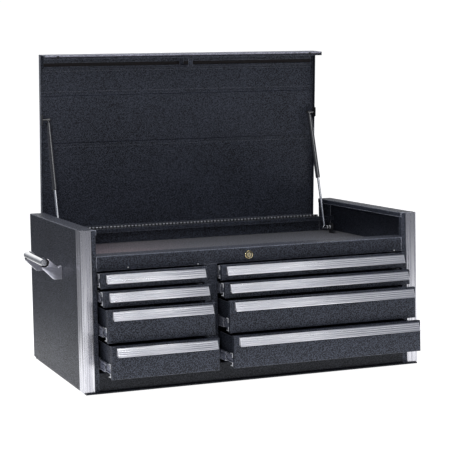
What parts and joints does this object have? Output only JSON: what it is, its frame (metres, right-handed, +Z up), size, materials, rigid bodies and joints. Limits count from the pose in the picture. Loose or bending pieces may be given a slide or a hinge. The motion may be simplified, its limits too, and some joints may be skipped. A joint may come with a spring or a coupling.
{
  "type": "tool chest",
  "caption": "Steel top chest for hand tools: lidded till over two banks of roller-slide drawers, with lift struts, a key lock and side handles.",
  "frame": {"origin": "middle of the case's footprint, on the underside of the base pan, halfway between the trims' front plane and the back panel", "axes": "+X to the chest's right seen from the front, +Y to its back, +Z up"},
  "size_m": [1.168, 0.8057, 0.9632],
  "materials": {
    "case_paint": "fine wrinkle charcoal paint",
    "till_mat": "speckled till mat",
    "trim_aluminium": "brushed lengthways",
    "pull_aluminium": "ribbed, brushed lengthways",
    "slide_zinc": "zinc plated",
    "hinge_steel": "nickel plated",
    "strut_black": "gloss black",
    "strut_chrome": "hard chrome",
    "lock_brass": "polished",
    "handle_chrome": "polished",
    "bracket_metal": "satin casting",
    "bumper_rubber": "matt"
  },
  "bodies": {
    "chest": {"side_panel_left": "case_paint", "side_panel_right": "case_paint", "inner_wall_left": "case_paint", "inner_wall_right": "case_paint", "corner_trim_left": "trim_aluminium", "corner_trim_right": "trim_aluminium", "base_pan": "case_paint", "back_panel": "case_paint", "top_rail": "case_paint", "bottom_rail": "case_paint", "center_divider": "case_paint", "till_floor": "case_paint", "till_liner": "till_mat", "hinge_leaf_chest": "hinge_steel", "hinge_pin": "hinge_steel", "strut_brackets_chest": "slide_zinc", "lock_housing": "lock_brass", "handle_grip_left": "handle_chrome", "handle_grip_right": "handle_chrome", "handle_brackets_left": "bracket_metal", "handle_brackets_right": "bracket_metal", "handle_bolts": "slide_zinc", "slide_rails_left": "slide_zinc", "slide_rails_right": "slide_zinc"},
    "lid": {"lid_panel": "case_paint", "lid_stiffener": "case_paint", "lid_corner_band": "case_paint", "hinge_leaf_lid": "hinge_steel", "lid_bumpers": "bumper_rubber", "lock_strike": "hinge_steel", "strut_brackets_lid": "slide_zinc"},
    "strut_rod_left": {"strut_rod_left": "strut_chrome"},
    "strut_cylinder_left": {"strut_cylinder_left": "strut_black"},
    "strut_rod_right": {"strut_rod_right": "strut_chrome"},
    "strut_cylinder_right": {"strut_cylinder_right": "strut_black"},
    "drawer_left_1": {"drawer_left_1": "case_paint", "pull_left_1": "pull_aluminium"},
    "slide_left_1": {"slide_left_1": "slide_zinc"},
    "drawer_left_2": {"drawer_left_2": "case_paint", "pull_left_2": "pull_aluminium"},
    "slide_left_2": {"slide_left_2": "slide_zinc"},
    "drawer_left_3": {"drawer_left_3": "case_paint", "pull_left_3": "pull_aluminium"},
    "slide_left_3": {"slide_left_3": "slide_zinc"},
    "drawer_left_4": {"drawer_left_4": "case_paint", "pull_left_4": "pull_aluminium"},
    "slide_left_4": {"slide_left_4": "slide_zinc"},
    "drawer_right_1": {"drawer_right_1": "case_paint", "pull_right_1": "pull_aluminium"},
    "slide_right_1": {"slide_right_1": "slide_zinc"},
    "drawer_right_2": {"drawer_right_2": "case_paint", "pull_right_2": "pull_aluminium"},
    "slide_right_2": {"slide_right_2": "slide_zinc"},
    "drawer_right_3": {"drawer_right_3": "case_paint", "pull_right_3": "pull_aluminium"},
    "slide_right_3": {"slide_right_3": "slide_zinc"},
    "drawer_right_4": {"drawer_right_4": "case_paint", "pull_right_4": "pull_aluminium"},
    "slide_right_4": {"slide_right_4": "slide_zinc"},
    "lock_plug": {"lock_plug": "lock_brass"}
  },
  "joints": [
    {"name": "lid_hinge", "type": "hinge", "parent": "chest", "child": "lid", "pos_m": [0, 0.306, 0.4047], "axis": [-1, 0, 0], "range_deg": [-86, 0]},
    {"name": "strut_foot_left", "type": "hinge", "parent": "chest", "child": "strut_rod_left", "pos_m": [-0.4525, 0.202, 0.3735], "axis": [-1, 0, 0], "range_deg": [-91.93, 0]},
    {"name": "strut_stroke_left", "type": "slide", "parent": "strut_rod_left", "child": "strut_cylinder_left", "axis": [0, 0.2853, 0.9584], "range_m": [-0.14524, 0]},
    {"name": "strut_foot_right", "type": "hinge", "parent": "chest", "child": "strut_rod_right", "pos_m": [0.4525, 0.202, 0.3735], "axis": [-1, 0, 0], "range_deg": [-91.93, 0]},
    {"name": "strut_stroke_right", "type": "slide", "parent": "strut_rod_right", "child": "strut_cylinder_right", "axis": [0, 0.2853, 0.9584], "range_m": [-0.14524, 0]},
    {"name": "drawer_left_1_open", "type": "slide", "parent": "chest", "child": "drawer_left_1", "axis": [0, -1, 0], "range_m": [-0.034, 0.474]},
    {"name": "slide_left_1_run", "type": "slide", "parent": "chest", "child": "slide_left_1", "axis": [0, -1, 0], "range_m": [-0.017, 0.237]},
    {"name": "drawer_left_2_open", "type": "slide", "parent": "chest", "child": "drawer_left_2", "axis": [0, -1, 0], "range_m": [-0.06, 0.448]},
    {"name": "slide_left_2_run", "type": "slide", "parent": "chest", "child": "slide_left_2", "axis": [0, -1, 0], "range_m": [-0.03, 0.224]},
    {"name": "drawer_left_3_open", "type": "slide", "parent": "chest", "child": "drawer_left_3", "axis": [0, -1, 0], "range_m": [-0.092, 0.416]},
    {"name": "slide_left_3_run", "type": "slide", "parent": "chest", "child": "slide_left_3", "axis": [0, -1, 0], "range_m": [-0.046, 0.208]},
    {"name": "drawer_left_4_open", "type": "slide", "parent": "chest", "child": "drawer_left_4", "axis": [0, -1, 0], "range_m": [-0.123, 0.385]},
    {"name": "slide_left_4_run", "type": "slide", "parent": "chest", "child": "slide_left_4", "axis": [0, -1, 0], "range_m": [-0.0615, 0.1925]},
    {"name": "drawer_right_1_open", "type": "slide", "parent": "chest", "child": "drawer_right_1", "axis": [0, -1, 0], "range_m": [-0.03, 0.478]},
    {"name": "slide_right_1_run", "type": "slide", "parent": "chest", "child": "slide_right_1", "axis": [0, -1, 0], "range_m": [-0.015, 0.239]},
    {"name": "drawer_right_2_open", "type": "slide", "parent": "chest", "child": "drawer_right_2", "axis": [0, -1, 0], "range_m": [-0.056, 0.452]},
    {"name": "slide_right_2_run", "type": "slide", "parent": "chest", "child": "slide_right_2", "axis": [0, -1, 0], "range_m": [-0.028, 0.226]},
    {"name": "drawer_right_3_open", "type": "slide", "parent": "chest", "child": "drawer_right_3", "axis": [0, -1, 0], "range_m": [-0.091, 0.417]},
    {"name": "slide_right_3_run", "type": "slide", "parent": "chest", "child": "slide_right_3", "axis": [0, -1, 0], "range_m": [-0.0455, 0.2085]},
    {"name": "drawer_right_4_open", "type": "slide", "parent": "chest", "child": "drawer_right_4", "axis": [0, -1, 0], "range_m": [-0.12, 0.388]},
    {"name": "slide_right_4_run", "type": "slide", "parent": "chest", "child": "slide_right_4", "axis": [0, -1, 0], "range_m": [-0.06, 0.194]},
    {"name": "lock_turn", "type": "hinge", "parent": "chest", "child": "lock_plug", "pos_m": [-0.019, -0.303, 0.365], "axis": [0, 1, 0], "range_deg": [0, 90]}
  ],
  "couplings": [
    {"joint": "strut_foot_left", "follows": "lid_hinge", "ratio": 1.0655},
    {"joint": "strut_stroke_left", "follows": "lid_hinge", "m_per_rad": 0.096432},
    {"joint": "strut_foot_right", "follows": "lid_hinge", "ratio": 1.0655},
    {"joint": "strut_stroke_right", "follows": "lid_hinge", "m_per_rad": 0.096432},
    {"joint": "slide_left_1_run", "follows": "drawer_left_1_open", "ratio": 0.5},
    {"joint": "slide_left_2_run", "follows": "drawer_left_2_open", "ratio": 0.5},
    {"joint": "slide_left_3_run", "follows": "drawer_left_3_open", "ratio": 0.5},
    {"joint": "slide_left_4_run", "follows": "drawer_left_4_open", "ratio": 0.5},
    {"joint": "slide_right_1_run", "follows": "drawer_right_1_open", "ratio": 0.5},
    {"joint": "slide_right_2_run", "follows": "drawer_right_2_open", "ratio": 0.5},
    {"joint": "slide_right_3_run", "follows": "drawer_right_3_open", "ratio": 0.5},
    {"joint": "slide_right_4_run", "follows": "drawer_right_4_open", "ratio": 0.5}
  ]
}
========================================
__GIVEN PROBLEM__:
Across the data, tally the lines containing "joints" and give back the number alone.

__IN RESPONSE__:
2